Use Unsigned Fixed Size Types

In the header stdint.h you can find a bunch of fixed size types, signed and unsigned, from 8 bits up to 64 bits. Their names are int8_t, uint8_t, int16_t, uint16_t etc. where the number clearly indicates the number of bits. These types are designed to solve the problem that the normal primitive types (char, short, int, long) don’t have a fixed size and therefore can have different sizes on different platforms.

So whenever reading from a file or from a socket (or in numerous other cases), for portability reasons, do not use the standard types and do use fixed size types. Also, take care about signed versus unsigned integer types; unsigned is generally what you’re looking for.

This whole issue was brought up when a friend of mine was reading an unsigned 32 bit value from a file (stored in big-endian byte order) – it’s actually harder than it seems. Here’s something resembling the key aspect of the code:

uint32_t convert32(char * bytes){
    return (uint32_t(bytes[0]) << 24) |
        (uint32_t(bytes[1]) << 16) |
        (uint32_t(bytes[2]) << 8) |
        uint32_t(bytes[3]);
}

uint32_t readUint32(FILE * fp){
    char bytes[4];
    fread(bytes, sizeof(char), 4, fp);
    return convert32(bytes);
}

Unfortunately, this code is incorrect. Even worse, it will work in some cases and not in others. If the values from 0 to 127 were stored, it would work. However, a stored value of 128 produces a result of 4294967168. This value is particularly large…in fact, it comes come to the maximum size of a 32 bit unsigned integer (4294967296). There are some other ranges of values at which it works (256 works fine, for example), and others beyond them at which it does not.
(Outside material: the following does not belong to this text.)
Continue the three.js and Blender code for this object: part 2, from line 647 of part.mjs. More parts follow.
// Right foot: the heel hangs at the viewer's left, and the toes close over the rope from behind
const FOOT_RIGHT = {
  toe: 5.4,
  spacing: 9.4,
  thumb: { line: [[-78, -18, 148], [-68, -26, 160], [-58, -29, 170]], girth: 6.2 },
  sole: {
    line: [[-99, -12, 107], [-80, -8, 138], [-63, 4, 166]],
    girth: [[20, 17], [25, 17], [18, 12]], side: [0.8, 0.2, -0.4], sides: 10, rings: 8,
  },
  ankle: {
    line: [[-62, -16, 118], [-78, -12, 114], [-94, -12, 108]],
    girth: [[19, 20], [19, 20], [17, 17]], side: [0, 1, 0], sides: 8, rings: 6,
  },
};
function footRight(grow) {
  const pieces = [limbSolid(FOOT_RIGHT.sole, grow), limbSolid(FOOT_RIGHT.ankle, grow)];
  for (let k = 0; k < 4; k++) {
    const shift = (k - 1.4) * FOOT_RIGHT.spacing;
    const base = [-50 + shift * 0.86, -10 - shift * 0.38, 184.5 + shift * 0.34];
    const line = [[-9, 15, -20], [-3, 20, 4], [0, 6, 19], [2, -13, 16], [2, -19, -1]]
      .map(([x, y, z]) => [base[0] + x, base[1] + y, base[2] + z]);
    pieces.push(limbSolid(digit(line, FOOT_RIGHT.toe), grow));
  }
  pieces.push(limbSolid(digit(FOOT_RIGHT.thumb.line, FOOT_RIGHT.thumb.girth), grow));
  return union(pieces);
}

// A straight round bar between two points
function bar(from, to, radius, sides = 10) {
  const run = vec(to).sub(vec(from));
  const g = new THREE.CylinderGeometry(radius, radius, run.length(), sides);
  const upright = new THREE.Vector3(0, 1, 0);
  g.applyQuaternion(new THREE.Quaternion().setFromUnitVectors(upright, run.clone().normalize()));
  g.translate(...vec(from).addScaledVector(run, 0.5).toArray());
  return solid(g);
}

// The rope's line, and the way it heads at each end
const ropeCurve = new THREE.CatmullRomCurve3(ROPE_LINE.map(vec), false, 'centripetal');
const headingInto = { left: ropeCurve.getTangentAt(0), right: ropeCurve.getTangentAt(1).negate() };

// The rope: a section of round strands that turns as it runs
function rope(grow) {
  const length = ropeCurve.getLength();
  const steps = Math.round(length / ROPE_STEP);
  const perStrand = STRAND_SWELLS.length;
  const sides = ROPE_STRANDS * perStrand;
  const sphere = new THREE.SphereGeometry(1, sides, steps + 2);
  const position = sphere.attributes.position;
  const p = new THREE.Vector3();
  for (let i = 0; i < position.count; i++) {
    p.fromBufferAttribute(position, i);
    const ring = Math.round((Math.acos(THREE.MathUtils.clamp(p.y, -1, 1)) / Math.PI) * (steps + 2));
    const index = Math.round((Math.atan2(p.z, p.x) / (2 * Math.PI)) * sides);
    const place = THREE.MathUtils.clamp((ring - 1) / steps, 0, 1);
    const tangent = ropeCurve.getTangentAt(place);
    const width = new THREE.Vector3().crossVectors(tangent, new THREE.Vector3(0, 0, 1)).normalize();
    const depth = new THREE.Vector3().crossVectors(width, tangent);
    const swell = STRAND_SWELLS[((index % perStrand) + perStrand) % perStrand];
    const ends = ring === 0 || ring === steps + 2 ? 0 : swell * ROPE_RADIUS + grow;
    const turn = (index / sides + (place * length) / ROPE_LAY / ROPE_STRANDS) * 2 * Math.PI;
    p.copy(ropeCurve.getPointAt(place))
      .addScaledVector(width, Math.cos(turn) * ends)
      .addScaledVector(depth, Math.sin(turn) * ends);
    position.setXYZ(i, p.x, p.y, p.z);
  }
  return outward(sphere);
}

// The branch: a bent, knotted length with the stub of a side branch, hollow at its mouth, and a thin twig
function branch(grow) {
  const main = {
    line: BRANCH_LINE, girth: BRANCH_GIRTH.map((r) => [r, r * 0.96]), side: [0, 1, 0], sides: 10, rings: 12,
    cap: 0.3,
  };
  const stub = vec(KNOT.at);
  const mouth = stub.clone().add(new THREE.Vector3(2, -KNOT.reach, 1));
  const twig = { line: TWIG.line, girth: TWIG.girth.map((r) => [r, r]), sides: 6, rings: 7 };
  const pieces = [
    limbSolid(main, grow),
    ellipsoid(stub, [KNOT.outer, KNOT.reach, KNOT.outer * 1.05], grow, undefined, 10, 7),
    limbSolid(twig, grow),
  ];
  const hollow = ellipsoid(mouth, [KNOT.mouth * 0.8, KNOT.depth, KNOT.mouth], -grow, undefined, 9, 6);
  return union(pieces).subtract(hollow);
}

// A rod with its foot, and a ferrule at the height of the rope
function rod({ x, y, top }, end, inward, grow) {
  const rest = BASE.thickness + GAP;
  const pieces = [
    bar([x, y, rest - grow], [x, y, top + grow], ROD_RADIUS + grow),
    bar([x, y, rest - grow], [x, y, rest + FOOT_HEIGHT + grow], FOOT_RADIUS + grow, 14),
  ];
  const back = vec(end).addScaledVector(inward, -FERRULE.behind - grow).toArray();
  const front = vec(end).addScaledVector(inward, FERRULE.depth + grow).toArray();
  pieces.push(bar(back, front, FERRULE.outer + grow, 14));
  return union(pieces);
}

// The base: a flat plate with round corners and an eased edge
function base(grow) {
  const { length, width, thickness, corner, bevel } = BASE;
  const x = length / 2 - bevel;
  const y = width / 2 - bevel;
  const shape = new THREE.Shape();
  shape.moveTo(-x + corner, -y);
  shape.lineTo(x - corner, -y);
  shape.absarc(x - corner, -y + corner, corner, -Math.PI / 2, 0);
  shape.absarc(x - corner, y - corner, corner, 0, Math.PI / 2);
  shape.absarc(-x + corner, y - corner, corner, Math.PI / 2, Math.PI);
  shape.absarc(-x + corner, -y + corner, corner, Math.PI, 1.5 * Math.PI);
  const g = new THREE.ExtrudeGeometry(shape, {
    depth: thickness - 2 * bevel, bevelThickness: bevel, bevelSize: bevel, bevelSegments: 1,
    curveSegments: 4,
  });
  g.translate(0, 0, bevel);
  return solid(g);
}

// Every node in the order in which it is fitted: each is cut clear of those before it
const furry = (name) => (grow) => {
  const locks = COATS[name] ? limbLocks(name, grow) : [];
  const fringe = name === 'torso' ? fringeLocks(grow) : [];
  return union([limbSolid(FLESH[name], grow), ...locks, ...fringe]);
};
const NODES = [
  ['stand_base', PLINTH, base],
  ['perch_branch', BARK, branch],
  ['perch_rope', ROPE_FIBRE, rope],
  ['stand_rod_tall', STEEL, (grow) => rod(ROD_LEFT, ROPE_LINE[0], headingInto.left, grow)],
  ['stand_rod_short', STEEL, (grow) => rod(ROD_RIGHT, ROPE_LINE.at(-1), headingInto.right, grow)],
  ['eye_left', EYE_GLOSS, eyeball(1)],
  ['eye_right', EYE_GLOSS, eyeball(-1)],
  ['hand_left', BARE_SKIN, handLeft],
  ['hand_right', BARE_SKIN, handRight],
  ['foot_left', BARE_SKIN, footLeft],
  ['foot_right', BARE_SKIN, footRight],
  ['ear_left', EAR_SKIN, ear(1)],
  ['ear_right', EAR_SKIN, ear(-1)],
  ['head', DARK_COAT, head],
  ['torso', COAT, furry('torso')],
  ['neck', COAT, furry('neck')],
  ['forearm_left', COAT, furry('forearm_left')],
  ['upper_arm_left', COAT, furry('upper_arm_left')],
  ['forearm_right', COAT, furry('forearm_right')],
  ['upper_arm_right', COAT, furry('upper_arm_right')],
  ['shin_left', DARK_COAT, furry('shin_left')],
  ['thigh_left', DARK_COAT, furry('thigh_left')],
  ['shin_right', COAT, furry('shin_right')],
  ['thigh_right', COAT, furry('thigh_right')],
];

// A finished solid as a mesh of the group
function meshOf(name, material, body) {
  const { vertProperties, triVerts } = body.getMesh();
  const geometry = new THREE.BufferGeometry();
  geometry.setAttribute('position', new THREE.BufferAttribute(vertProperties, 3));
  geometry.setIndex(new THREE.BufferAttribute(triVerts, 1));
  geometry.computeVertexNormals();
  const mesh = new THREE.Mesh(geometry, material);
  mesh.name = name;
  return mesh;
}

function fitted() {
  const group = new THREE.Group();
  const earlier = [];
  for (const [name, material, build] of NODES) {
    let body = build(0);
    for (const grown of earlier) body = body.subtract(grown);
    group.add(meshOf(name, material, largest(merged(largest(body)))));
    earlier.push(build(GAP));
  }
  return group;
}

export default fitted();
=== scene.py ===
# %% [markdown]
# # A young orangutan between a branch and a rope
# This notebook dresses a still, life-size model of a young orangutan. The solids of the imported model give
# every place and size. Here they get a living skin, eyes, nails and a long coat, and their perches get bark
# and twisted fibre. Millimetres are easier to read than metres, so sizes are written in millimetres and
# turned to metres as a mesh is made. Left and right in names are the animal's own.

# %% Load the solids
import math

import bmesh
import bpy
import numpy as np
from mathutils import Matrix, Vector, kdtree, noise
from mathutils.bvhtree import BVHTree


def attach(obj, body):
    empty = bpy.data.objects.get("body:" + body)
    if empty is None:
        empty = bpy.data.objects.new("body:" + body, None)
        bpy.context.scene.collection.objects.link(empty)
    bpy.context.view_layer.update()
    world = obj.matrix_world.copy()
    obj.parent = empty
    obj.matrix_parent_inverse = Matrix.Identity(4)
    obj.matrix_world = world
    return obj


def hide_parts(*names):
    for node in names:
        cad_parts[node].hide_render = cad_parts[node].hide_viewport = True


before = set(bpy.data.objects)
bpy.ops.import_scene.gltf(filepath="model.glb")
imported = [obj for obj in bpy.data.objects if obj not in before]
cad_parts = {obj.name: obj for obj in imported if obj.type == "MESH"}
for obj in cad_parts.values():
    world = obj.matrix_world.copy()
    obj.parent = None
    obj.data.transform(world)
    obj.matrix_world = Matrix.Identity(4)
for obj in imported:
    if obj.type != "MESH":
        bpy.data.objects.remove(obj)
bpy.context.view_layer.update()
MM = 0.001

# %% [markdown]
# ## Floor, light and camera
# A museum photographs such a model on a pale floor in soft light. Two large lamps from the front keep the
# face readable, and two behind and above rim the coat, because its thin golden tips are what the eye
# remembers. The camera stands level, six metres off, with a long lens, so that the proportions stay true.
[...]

The problem revolves around the use of char – not only is it not guaranteed to be 8 bits in size, but on most platforms it defaults to signed (to add insult to injury, the language standard allows char to be signed on some platforms and unsigned on others). As a result, each of the four char values in the array is being interpreted as a signed value and so the program goes completely mad when asked to convert from these char values to uint32_t values. As far as I understand it, and have seen myself, the conversion from a signed char to an unsigned int goes as follows:

  1. Convert the signed char to a signed int (i.e. extend the type to the correct size)
  2. Reinterpret the signed int as an unsigned int

Reinterpreting isn’t a problem; it doesn’t modify the value stored. In fact, for unsigned values the first stage also doesn’t modify the value. However, conversion from signed char to signed int causes a sign extension (loads of ’1’s are added at the start). If your value is interpreted as a signed positive value (i.e. unsigned values from 0 to 127), you’re okay, but if you move into the negative realm you suffer from this sign extension. Hence, your value suddenly has a lot of ’1’s and therefore is very large from an unsigned perspective.

The solution? Use unsigned fixed size types. Specifically, read an array of uint8_t values. Or, even better:

uint32_t v = 0;
fread(&v, 1, 4, fp);
v = ntohl(v);

The ntohl function converts a 32 bit int from network order (always big-endian) to host order (could be either – most computers generally use little-endian unfortunately).